↓

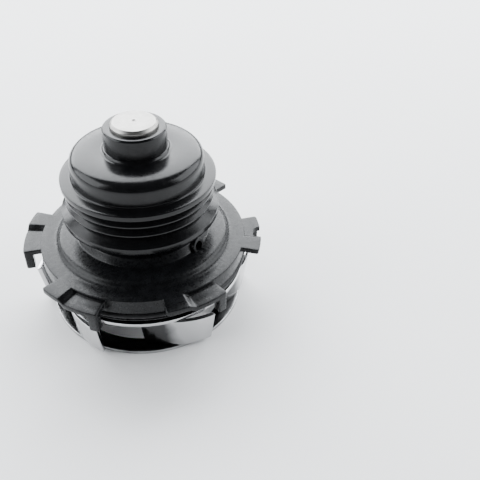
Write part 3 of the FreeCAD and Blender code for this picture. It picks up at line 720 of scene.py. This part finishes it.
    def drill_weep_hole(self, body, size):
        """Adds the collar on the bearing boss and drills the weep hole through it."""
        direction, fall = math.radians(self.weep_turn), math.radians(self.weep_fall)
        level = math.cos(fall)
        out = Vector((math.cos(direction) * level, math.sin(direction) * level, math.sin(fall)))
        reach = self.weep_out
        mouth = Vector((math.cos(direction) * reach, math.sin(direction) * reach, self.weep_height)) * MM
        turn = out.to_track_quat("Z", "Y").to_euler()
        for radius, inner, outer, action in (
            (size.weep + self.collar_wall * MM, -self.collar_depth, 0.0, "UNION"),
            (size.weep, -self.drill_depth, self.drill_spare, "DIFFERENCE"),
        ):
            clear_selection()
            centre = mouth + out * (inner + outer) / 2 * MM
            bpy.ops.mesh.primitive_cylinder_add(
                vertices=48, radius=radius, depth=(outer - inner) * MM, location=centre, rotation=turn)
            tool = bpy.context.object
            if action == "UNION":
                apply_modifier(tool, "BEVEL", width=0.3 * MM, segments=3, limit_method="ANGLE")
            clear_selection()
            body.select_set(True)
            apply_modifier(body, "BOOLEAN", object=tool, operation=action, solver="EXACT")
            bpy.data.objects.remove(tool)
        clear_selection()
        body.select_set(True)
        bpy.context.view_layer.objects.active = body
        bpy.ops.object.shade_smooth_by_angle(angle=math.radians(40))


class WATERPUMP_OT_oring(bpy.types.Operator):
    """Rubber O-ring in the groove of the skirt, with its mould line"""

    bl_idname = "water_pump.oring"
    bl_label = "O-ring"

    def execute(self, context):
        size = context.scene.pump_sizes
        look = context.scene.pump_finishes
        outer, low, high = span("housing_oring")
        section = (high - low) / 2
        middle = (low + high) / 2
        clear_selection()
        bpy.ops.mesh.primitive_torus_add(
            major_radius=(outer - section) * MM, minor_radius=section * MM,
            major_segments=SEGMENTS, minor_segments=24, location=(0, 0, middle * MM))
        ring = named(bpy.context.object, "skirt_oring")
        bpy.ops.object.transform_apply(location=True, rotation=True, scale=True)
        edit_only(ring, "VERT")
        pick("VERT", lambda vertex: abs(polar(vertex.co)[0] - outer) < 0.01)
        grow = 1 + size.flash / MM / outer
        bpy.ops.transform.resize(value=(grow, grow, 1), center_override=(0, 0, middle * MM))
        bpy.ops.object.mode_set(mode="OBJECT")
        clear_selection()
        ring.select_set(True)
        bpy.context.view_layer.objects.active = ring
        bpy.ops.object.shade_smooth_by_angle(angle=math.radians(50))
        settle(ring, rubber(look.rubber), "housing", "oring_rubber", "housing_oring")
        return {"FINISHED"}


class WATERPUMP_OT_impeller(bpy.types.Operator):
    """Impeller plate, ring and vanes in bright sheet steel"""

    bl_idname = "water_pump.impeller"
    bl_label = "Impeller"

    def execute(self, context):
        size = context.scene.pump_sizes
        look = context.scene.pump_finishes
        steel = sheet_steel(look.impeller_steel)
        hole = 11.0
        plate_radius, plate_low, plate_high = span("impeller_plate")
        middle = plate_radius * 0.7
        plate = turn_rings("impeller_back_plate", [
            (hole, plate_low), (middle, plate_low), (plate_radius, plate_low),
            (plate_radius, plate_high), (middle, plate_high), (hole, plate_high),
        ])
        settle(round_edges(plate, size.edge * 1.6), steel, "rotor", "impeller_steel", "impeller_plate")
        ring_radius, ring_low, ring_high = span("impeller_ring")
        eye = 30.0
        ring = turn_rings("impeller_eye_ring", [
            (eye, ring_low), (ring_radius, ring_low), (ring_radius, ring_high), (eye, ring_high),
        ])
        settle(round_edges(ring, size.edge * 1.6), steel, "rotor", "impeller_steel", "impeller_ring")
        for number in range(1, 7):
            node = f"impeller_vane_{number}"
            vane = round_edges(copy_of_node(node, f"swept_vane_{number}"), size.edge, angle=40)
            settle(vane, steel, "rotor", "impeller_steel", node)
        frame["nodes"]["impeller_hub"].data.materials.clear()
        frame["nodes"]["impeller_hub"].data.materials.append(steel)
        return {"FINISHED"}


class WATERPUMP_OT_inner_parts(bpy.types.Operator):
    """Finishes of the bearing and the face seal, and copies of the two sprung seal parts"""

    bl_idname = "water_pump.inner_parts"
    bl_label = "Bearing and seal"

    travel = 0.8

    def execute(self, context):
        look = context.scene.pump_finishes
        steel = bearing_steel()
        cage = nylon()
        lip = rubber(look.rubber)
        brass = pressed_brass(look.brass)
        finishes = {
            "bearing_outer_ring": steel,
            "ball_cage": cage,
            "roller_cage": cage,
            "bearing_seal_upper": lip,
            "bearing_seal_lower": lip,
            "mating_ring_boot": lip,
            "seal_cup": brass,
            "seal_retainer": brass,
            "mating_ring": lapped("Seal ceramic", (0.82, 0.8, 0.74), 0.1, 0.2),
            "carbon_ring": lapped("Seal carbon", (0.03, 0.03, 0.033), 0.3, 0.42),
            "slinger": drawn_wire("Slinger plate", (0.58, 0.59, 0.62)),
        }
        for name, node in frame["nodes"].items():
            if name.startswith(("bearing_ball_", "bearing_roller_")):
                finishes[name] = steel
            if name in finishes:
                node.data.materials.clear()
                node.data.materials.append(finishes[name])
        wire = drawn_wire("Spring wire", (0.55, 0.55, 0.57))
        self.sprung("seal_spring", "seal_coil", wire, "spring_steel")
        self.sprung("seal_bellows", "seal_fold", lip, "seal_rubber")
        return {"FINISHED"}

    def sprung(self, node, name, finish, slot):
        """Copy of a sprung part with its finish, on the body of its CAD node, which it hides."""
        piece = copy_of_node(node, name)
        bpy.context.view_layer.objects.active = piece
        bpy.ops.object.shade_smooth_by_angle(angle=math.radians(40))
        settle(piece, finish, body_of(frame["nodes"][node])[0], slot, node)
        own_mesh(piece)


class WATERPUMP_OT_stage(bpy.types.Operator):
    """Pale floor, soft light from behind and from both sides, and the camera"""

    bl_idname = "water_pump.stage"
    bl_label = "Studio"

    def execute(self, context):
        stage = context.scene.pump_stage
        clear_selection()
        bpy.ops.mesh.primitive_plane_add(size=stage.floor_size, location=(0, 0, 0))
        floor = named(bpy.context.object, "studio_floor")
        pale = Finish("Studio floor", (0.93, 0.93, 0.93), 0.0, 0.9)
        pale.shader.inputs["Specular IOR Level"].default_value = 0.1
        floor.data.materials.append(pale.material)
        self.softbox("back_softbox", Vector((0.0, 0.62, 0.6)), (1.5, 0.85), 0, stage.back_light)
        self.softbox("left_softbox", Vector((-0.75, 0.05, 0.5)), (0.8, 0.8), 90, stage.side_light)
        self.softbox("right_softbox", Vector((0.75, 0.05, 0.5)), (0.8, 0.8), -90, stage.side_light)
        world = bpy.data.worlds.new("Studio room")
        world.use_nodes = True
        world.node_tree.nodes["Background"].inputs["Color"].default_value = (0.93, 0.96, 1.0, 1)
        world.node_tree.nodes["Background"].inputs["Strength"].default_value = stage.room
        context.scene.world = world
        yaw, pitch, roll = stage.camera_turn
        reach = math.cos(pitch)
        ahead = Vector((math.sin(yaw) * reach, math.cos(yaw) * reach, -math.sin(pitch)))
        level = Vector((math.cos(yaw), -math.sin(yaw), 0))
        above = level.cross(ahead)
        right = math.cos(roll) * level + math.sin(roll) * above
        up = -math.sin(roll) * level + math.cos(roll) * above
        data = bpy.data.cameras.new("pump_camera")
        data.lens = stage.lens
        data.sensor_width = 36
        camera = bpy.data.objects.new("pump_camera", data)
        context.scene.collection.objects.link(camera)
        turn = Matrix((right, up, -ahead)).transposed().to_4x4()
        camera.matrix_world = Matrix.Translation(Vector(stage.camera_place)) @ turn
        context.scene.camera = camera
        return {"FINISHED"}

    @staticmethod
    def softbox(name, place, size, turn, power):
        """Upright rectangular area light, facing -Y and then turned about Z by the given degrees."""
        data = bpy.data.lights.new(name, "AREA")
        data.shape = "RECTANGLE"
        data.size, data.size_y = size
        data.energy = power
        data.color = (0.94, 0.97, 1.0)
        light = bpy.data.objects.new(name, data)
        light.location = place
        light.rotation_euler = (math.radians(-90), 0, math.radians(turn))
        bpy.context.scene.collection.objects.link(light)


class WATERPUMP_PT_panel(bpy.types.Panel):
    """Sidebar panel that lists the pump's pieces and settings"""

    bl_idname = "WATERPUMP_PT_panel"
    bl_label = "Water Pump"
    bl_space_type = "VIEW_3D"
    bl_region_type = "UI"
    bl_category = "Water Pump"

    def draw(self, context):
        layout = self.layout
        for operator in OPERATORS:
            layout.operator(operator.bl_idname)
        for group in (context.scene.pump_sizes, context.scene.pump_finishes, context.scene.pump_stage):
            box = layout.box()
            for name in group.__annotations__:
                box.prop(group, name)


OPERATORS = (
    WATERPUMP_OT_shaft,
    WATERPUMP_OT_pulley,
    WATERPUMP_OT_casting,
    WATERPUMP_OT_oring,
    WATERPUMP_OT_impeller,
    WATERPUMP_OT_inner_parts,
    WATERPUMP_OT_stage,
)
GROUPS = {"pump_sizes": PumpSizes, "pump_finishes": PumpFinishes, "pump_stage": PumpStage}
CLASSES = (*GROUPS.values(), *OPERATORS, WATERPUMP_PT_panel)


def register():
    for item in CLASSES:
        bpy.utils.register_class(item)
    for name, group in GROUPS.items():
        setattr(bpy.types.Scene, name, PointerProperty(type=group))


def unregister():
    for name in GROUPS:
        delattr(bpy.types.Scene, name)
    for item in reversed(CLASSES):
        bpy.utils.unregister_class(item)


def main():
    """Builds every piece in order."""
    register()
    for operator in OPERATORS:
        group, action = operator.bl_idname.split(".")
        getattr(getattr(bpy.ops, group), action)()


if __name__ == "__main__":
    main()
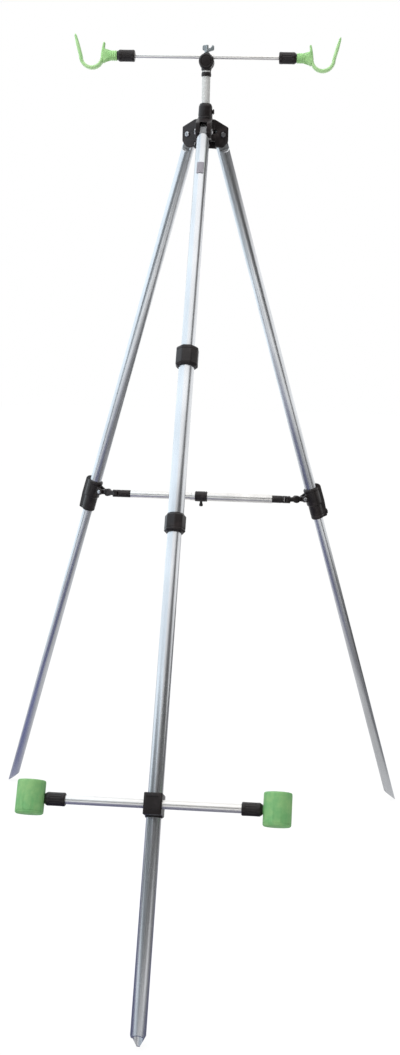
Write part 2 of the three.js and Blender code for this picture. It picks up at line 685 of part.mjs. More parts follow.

↑

Task instructions —
For each line of the listing that holds the word "Blender", show that line.

The answer —
Write part 3 of the FreeCAD and Blender code for this picture. It picks up at line 720 of scene.py. This part finishes it.
Write part 2 of the three.js and Blender code for this picture. It picks up at line 685 of part.mjs. More parts follow.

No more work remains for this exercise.